» Task goal
Please report every line from the material that contains the word "bodies".

--- Start Supplied material ---

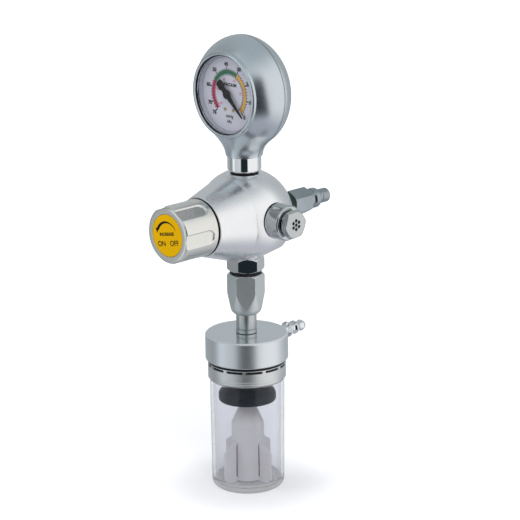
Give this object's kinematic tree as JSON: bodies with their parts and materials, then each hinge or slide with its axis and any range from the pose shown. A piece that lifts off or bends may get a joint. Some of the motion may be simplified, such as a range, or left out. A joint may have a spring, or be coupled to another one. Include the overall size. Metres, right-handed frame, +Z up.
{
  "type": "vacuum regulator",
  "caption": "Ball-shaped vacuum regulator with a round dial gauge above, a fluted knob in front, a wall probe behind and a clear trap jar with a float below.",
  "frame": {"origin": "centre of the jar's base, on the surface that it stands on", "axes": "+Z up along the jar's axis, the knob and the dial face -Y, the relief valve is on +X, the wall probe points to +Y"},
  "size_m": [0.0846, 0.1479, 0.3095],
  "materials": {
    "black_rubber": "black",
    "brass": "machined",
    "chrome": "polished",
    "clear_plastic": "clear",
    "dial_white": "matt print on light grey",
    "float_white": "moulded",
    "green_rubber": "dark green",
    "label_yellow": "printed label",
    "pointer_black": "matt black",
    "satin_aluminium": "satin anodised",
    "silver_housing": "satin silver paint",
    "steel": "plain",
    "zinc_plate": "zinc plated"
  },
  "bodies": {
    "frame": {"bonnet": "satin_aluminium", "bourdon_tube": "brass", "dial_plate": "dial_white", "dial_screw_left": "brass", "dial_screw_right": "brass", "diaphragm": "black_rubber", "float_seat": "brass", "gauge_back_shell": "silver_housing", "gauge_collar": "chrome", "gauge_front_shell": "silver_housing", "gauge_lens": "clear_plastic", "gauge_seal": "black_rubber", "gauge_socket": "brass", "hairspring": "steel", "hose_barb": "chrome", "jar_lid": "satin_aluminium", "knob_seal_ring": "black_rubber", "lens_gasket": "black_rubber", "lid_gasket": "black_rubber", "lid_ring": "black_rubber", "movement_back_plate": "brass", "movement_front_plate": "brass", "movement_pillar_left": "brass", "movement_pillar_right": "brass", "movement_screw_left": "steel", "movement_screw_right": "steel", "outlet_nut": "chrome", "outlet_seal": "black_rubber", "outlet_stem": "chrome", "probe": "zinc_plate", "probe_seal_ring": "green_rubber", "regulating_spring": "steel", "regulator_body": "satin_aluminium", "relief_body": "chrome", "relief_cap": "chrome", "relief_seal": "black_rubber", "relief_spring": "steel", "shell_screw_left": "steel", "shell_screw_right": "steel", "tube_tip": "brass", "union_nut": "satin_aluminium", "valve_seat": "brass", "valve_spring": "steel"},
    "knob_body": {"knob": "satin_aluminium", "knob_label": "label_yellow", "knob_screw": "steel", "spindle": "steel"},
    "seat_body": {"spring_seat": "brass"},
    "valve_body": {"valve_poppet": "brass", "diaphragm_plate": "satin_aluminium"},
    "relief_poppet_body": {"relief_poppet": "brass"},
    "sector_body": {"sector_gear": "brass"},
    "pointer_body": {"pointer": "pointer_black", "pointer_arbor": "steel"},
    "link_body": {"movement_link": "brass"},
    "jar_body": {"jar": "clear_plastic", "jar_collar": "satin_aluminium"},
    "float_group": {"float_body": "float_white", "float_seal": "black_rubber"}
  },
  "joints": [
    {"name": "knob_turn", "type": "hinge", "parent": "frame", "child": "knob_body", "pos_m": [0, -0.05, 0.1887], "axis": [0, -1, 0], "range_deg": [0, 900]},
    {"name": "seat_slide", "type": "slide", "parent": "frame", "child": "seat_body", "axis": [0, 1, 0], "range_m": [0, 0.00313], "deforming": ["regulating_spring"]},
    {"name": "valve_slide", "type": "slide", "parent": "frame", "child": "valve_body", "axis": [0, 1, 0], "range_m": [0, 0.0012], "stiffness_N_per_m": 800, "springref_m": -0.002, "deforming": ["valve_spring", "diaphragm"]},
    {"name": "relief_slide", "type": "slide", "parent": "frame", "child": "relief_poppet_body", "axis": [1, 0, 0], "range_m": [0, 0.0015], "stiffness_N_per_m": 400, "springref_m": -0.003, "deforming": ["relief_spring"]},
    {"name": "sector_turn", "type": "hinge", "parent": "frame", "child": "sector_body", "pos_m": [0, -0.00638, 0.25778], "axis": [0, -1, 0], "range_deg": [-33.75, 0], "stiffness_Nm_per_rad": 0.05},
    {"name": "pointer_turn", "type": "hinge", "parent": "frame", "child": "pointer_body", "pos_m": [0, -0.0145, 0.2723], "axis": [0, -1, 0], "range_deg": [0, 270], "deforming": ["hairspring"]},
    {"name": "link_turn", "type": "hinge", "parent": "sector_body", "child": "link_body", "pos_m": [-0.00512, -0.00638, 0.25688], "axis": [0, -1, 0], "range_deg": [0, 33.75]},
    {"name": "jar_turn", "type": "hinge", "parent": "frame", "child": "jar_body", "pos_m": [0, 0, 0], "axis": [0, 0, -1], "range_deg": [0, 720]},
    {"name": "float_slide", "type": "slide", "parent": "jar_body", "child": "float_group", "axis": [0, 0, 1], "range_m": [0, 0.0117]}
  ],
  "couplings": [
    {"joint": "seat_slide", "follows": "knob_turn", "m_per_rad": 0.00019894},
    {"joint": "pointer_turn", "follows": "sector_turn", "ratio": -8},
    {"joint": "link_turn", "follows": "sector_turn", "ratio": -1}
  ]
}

--- End Supplied material ---

» Result for this exercise
Give this object's kinematic tree as JSON: bodies with their parts and materials, then each hinge or slide with its axis and any range from the pose shown. A piece that lifts off or bends may get a joint. Some of the motion may be simplified, such as a range, or left out. A joint may have a spring, or be coupled to another one. Include the overall size. Metres, right-handed frame, +Z up.
  "bodies": {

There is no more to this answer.